● **Entries with model source code**:
=-=-=-=-=
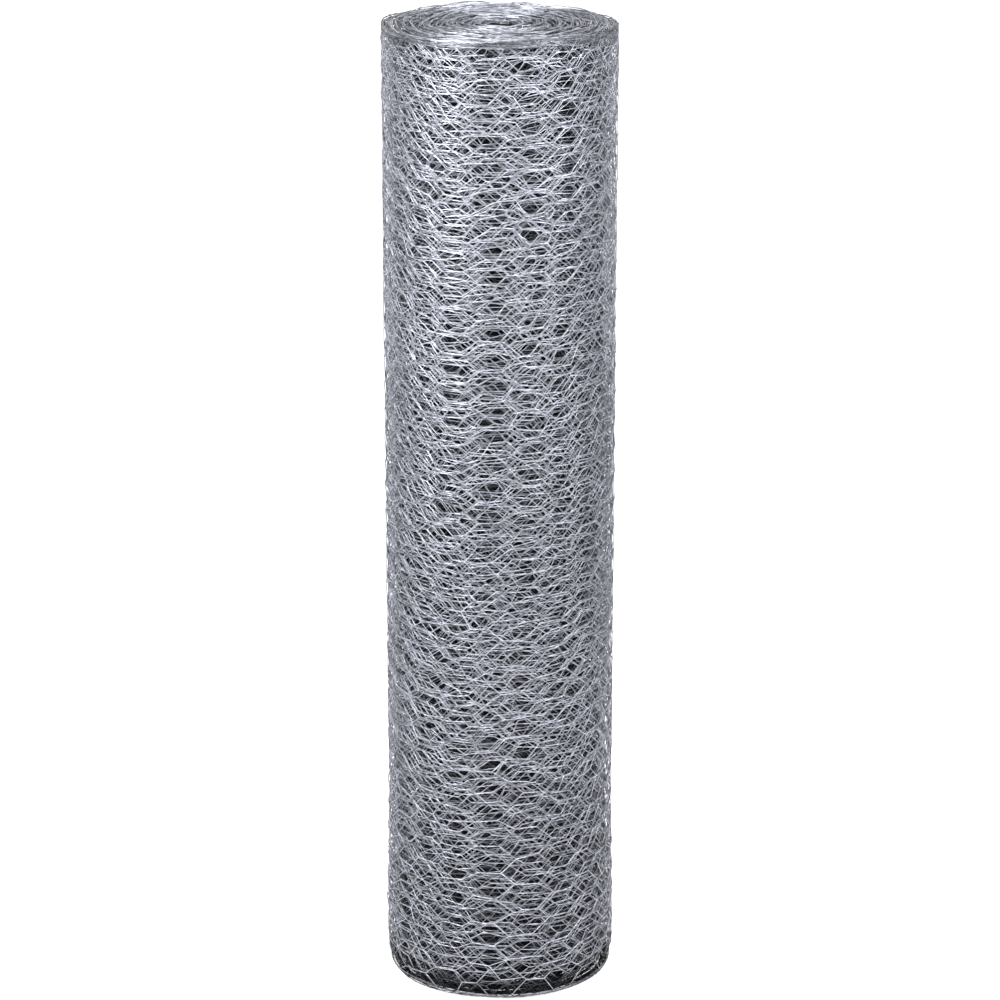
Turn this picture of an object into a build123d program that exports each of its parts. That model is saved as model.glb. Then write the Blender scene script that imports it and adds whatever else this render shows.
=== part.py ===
from build123d import *
import os

# A roll of galvanised hexagonal wire netting, wound on a bar and standing on one end.
# Lengths are in millimetres. The origin is the middle of the foot, and +Z runs up the roll.
# The netting winds inwards anticlockwise, seen from above, from its loose end at the back.

# The netting
netting_width = 914.4  # 36 in netting, which is the height of the roll
wire_diameter = 0.7  # 22 gauge with its zinc
wires_in_a_twist = 2  # the netting is as thick as its twists

# The roll
roll_radius = 109.0  # at mid height
bore_radius = 15.0  # left by the winding bar
loose_end_angle = 60.0  # the outer end of the netting, from +X, so it lies at the back

# The outside, as radius gained or lost over a height
foot_tuck = 2.6  # the foot is drawn in
corner_height = 12.0  # the drawn-in foot turns upright about here
foot_swell = 2.2  # the turns sag and swell a little above the foot
swell_height = 34.0  # height of the widest place
waist_height = 190.0  # the swell has faded out here
head_tuck = 1.2  # the top edge is drawn in less
head_height = 16.0  # over this much below the top edge

# The selvedges, which stand out of both ends as one wound edge
selvedge_relief = 3.0  # depth of the gap between two turns of the edge
edge_pitch = 8.0  # about ten turns of netting bunch into one turn of the edge
edge_gap = 2.6  # gap between two turns of the edge

netting_thickness = wires_in_a_twist * wire_diameter
foot_radius = roll_radius - foot_tuck
head_radius = roll_radius - head_tuck
body_bottom = selvedge_relief
body_top = netting_width - selvedge_relief


def outline(radius):
    """Half the section of the wound netting, between the selvedges, to this mid-height radius."""
    foot = radius - foot_tuck
    belly = radius + foot_swell
    head = radius - head_tuck
    fade_height = (swell_height + waist_height) / 2
    foot_curve = Bezier((foot, body_bottom), (belly, corner_height), (belly, swell_height))
    swell_curve = Bezier(
        (belly, swell_height),
        (belly, fade_height),
        (radius, fade_height),
        (radius, waist_height),
    )
    closing = Polyline(
        (radius, waist_height),
        (radius, netting_width - head_height),
        (head, body_top),
        (0, body_top),
        (0, body_bottom),
        (foot, body_bottom),
    )
    return make_face(foot_curve + swell_curve + closing)


def half_turn(radius, centre_x, start_angle):
    """Half of the roll, turned about a centre that lies a little off the bore."""
    section = Plane.XZ * outline(radius)
    half = revolve(section, axis=Axis.Z, revolution_arc=180)
    return Pos(centre_x, 0, 0) * Rot(0, 0, start_angle) * half


def wound_body():
    """Two half turns about two centres, which leaves the step of the loose end on one side."""
    centre_offset = netting_thickness / 4
    outer_half = half_turn(roll_radius, centre_offset, 0)
    inner_half = half_turn(roll_radius - netting_thickness / 2, -centre_offset, 180)
    return outer_half + inner_half


def wound_edge(outer_radius):
    """The selvedge in plan: a band of half circles about two centres, wound in to the bore."""
    centre_offset = edge_pitch / 4
    band_width = edge_pitch - edge_gap
    room = outer_radius - bore_radius - band_width - 2 * centre_offset
    half_turns = int(2 * room / edge_pitch)
    outside = Curve()
    inside = Curve()
    for step in range(half_turns):
        side = 1 if step % 2 == 0 else -1
        centre = (side * centre_offset, 0)
        radius = outer_radius - centre_offset - step * edge_pitch / 2
        start = 0 if side == 1 else 180
        outside += CenterArc(centre, radius, start, 180)
        inside += CenterArc(centre, radius - band_width, start, 180)
    caps = Line(outside @ 0, inside @ 0) + Line(outside @ 1, inside @ 1)
    return make_face(outside + inside + caps)


def wire_netting_roll():
    """The whole roll as one solid: wound body, wound selvedge on both ends, and the bore."""
    foot_edge = extrude(wound_edge(foot_radius), selvedge_relief)
    head_edge = extrude(Pos(0, 0, body_top) * wound_edge(head_radius), selvedge_relief)
    bore = Pos(0, 0, netting_width / 2) * Cylinder(bore_radius, netting_width)
    turned = wound_body() + foot_edge + head_edge - bore
    return Rot(0, 0, loose_end_angle) * turned


os.makedirs("parts", exist_ok=True)
export_step(wire_netting_roll(), "parts/wire_netting_roll.step")
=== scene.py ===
import math

import bpy
import numpy as np
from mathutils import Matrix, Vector


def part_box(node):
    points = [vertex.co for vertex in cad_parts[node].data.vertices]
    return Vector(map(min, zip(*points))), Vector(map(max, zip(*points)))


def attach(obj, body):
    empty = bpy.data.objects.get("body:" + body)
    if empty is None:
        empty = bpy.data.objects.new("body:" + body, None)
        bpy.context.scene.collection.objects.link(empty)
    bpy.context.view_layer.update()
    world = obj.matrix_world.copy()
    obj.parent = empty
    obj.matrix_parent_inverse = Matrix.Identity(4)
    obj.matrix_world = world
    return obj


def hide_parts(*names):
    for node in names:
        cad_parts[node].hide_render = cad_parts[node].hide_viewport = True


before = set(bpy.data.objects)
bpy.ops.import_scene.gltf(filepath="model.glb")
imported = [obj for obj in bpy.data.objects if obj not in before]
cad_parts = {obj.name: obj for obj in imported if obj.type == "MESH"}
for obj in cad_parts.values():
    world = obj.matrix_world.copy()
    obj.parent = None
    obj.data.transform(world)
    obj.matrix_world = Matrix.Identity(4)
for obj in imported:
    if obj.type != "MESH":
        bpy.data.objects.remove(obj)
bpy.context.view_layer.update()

# A roll of galvanised hexagonal wire netting, standing on one end. All lengths are in metres.
# The netting is drawn flat, as lines of wire, then wound on the roll and given the wire's thickness.
# Flat netting runs along +X from its loose end, +Z goes up it, and +Y faces out of the roll.

MM = 0.001
ROLL = "wire_netting_roll"
low_corner, high_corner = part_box(ROLL)
ROLL_HEIGHT = high_corner.z - low_corner.z

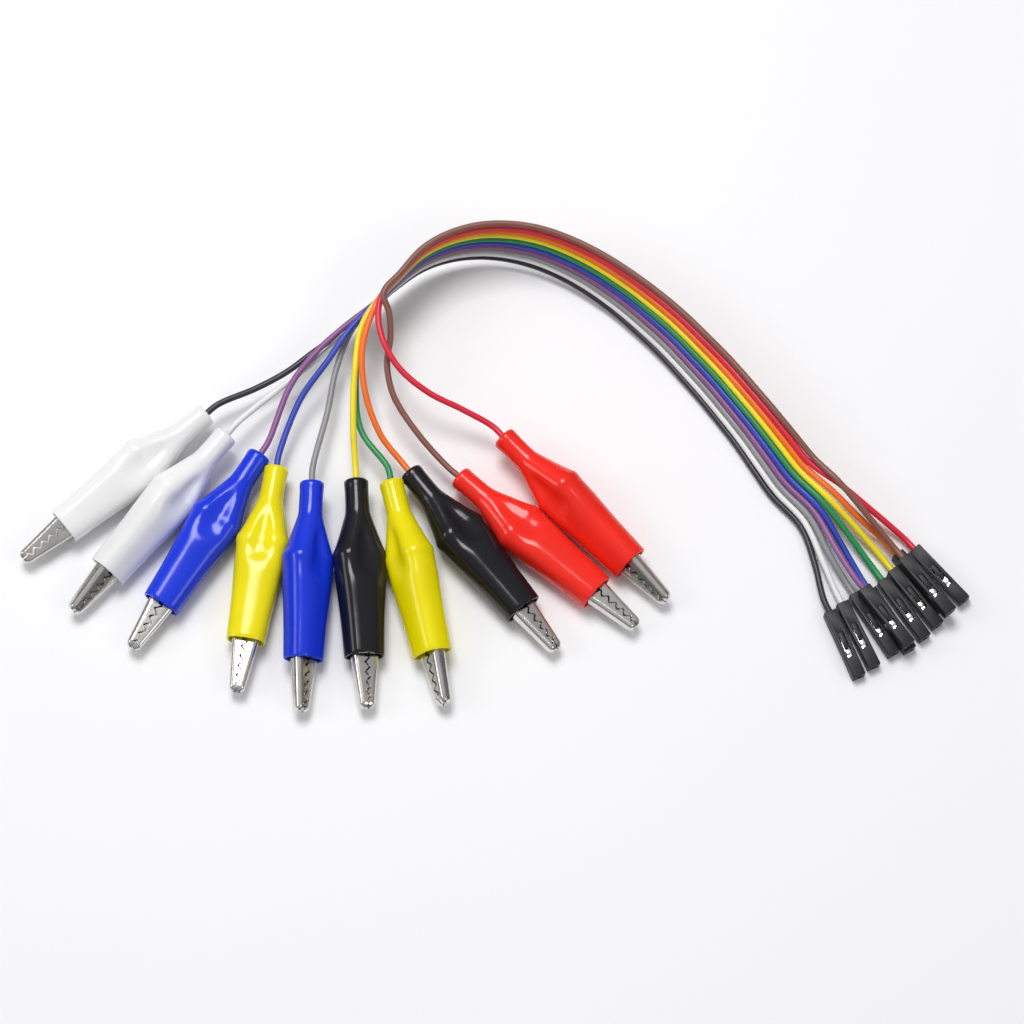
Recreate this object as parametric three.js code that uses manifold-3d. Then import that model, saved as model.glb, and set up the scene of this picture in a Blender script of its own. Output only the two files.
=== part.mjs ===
// A ten-way test lead: ten bonded hook-up wires, each from a booted alligator clip to a one-way pin housing.
// Millimetres, +Z up. The lead lies on a bench at z = 0, with the clips on the left and the housings on the right.
import * as THREE from "three";
import { mergeVertices } from "three/addons/utils/BufferGeometryUtils.js";
import Module from "manifold-3d";

const wasm = await Module();
wasm.setup();

// ---- driving dimensions ----

// The clip, and the bench plan's x and y, are drawn smaller than life by this share. Heights above the bench,
// the wires and the housings are given at their real size.
const drawnScale = 1.08;

// The ribbon cable.
const wirePitch = 1.27;
const wireCount = 10;
const wireRadius = 0.5;
const wireSides = 8;
const wireSteps = 40;

// The clip, measured from its pivot: x forward to the tip, y towards the moving jaw, z along the pivot.
const sheet = 0.35;
const jawWidth = 2.6;
const jawTipX = 13.5;
const jawTipWidthShare = 0.8;
const mouthX = 4.2;
const jawMouthDepth = 2.4;
const jawTipDepth = 1.15;
const toothPitch = 1.75;
const toothCount = 5;
const toothPeak = 0.25;
const toothValley = -0.45;
const earRadius = 1.7;
const earGap = 0.2;
const handleEndX = -13.8;
const handleKneeX = -11.4;
const handleSpread = 3.7;
const flangeDepth = 0.65;
const crimpHeight = 1;
const rivetRadius = 0.55;
const rivetHeadRadius = 0.95;
const rivetHeadDepth = 0.3;
const rivetHoleRadius = 0.8;

// The boot: stations along the clip, with the half-width across the handles and the half-height along the pivot.
const neckEndX = -28;
const bootSides = 14;
const bootSquareness = 2.5;
const bellyX = -11.8;
const bootOuter = [
  { x: neckEndX, across: 2.15, along: 2.15 },
  { x: -22.5, across: 2.15, along: 2.15 },
  { x: -20.5, across: 2.7, along: 2.5 },
  { x: -17.5, across: 3.65, along: 3 },
  { x: -14.6, across: 4.55, along: 3.5 },
  { x: bellyX, across: 4.6, along: 3.55 },
  { x: -3, across: 3.85, along: 3.2 },
  { x: mouthX, across: 3.45, along: 3 },
];
const bootInner = [
  { x: mouthX, across: 3, along: 2.6 },
  { x: -3, across: 3.4, along: 2.7 },
  { x: bellyX, across: 4.1, along: 3 },
  { x: -14.6, across: 4.05, along: 2.95 },
  { x: -17.5, across: 3.05, along: 2.5 },
  { x: -20.5, across: 1.5, along: 1.4 },
  { x: -22.5, across: 0.95, along: 0.95 },
  { x: neckEndX, across: 0.95, along: 0.95 },
];

// The pin housing, measured from the middle of its mating face: x forward, so that the body is at negative x.
const housingLength = 14;
const housingSide = 2.54;
const housingChamfer = 0.18;
const housingBore = 1.9;
const frontWall = 1.6;
const pinHole = 0.9;
const windowX = -5;
const windowLength = 1.9;
const windowWidth = 1.2;
const terminalSide = 1.3;
const terminalFrontX = -1.9;
const terminalBackX = -8;
const terminalHole = 0.66;
const terminalHoleDepth = 5;
const crimpSide = 0.9;
const crimpBackX = -11;
const wireEndGap = 0.3;

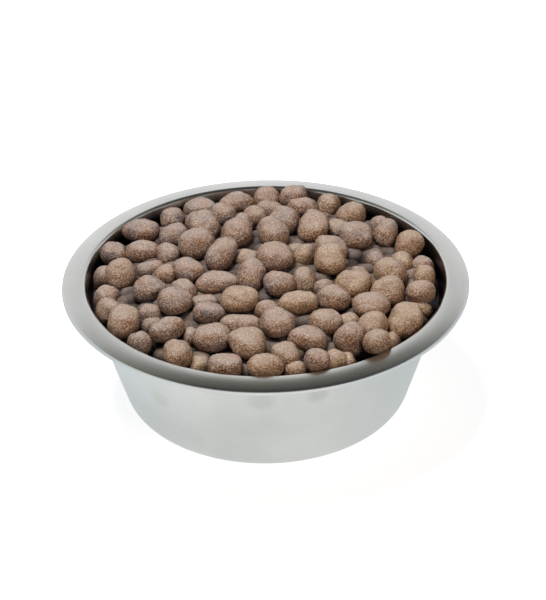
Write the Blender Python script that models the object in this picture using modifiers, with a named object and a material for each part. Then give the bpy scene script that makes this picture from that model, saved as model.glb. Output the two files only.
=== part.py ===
# Stainless steel pet bowl, heaped with dry kibble.
# Metres, +Z up. The origin is under the centre of the base, on the surface the bowl stands on.
# The bowl is one pressed sheet: flat base, leaning wall, rounded rim and a rolled-under edge.
# The kibble that shows on top is loose: each piece is its own solid and lies on what is under it.
# The kibble below, down to the base, is one bed with its upper pieces standing out of it.

from math import atan2, cos, pi, radians, sin, sqrt

import bmesh
import bpy
from mathutils import Euler, Matrix, Vector
from mathutils.bvhtree import BVHTree

MM = 0.001

# Bowl. Its radii and heights are those of the sheet's upper face.
RIM_RADIUS = 85.0 * MM
BOWL_HEIGHT = 57.0 * MM
FLANGE_WIDTH = 7.4 * MM
FLANGE_DROP = 2.4 * MM
SHEET = 0.7 * MM
BASE_FILLET = 8.0 * MM
WALL_LEAN = radians(16.5)
SHOULDER_RADIUS = 3.0 * MM
BEAD_RADIUS = 1.25 * MM
BEAD_CURL = radians(205.0)
BOWL_STEPS = 56
CORNER_STEPS = 4
FLANGE_STEPS = 2
BEAD_STEPS = 5

# Kibble: a usual piece, and the clearance between pieces that touch.
KIBBLE_THICKNESS = 9.4 * MM
SEAT_GAP = 0.3 * MM
SQUARENESS = 2.35
LUMP = 0.05
LUMP_WAVES = (2.6, 3.1, 2.2)

# Heap: the middles of the loose pieces lie near a dome over the bowl.
DOME_RADIUS = 70.0 * MM
DOME_RISE = 6.0 * MM
DOME_EDGE_DROP = 1.0 * MM
BED_DEPTH = 7.1 * MM
BED_STEPS = 36
DOME_STEPS = 6
SLIVER = 0.03 * MM

# Buried pieces stand a little out of the bed, where the gaps between the others are widest.
BURIED_LENGTH = 14.0 * MM
BURIED_WIDTH = 12.5 * MM
BURIED_SHOW = 3.4 * MM
BURIED_PITCH = 3.0 * MM
BURIED_EDGE = 66.0 * MM
BURIED_GAP = 8.8 * MM
GOLDEN_TURN = pi * (3.0 - sqrt(5.0))

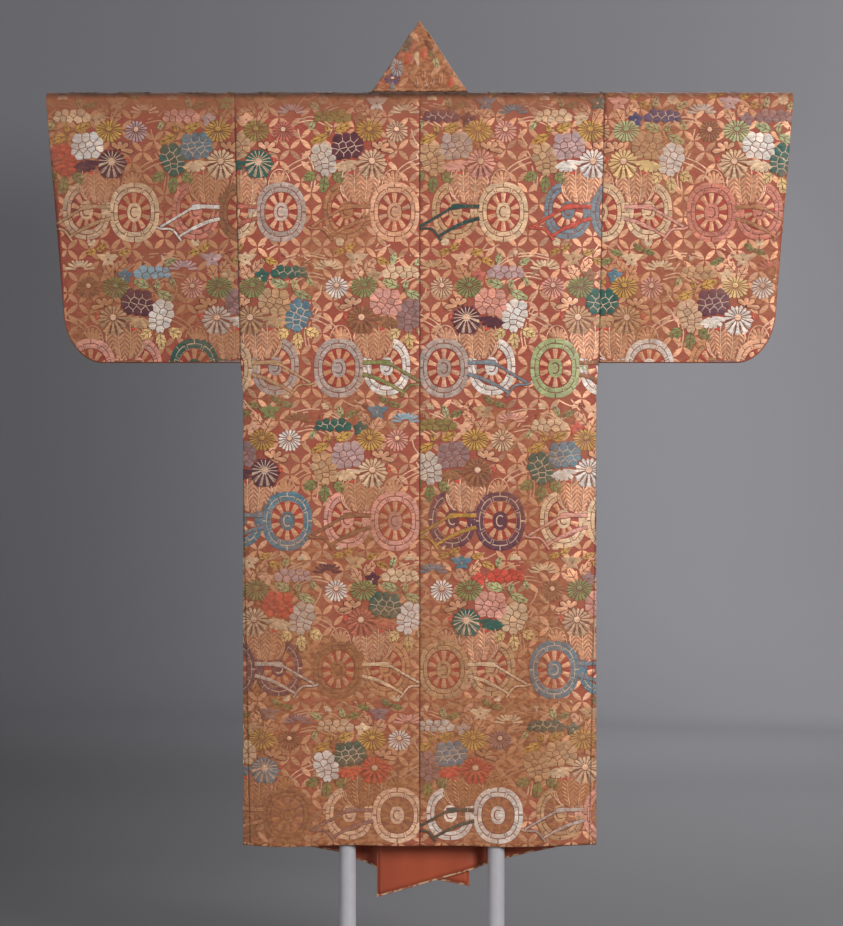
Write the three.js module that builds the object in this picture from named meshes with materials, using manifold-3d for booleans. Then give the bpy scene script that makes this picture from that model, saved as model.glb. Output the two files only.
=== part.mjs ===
=-=-=-=-=
● **What to produce**:
Restate exactly the records above from their first line through the line that holds "head_height = 16.0", please, including both and leaving out all others.

● **Reply**:
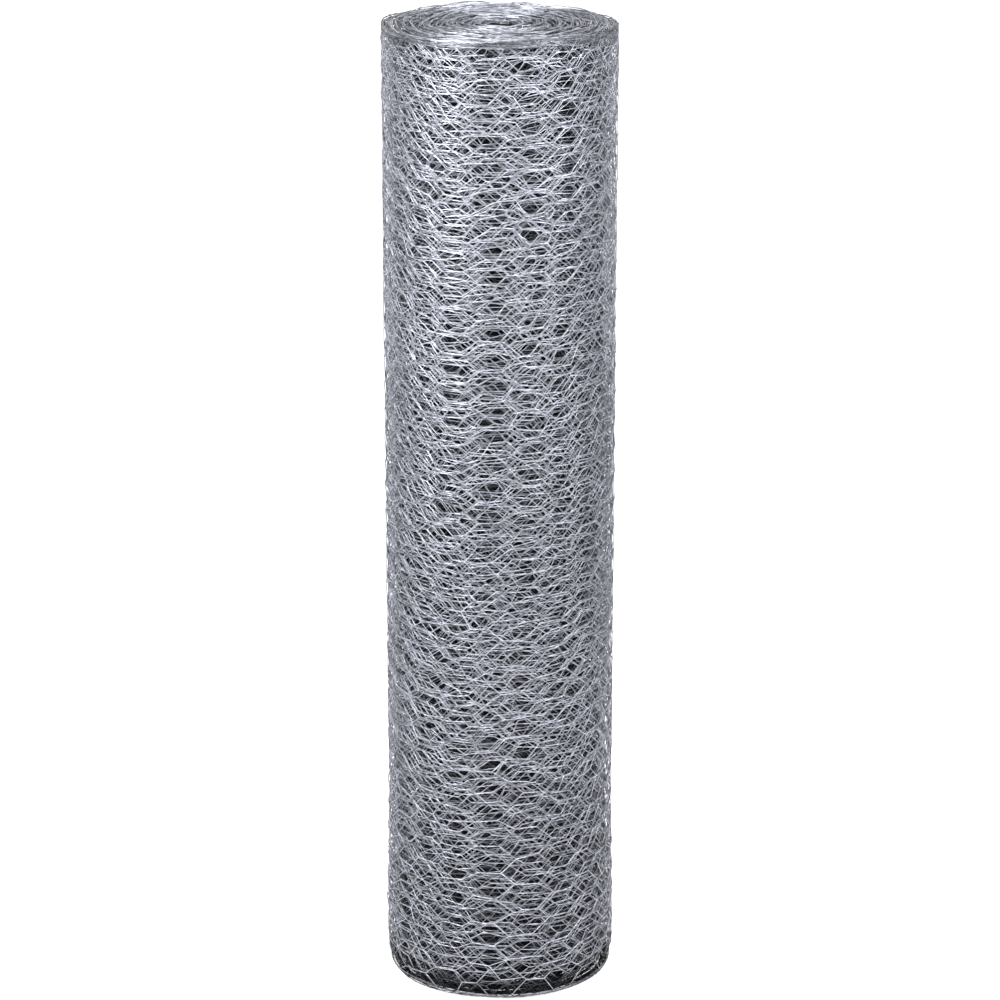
Turn this picture of an object into a build123d program that exports each of its parts. That model is saved as model.glb. Then write the Blender scene script that imports it and adds whatever else this render shows.
=== part.py ===
from build123d import *
import os

# A roll of galvanised hexagonal wire netting, wound on a bar and standing on one end.
# Lengths are in millimetres. The origin is the middle of the foot, and +Z runs up the roll.
# The netting winds inwards anticlockwise, seen from above, from its loose end at the back.

# The netting
netting_width = 914.4  # 36 in netting, which is the height of the roll
wire_diameter = 0.7  # 22 gauge with its zinc
wires_in_a_twist = 2  # the netting is as thick as its twists

# The roll
roll_radius = 109.0  # at mid height
bore_radius = 15.0  # left by the winding bar
loose_end_angle = 60.0  # the outer end of the netting, from +X, so it lies at the back

# The outside, as radius gained or lost over a height
foot_tuck = 2.6  # the foot is drawn in
corner_height = 12.0  # the drawn-in foot turns upright about here
foot_swell = 2.2  # the turns sag and swell a little above the foot
swell_height = 34.0  # height of the widest place
waist_height = 190.0  # the swell has faded out here
head_tuck = 1.2  # the top edge is drawn in less
head_height = 16.0  # over this much below the top edge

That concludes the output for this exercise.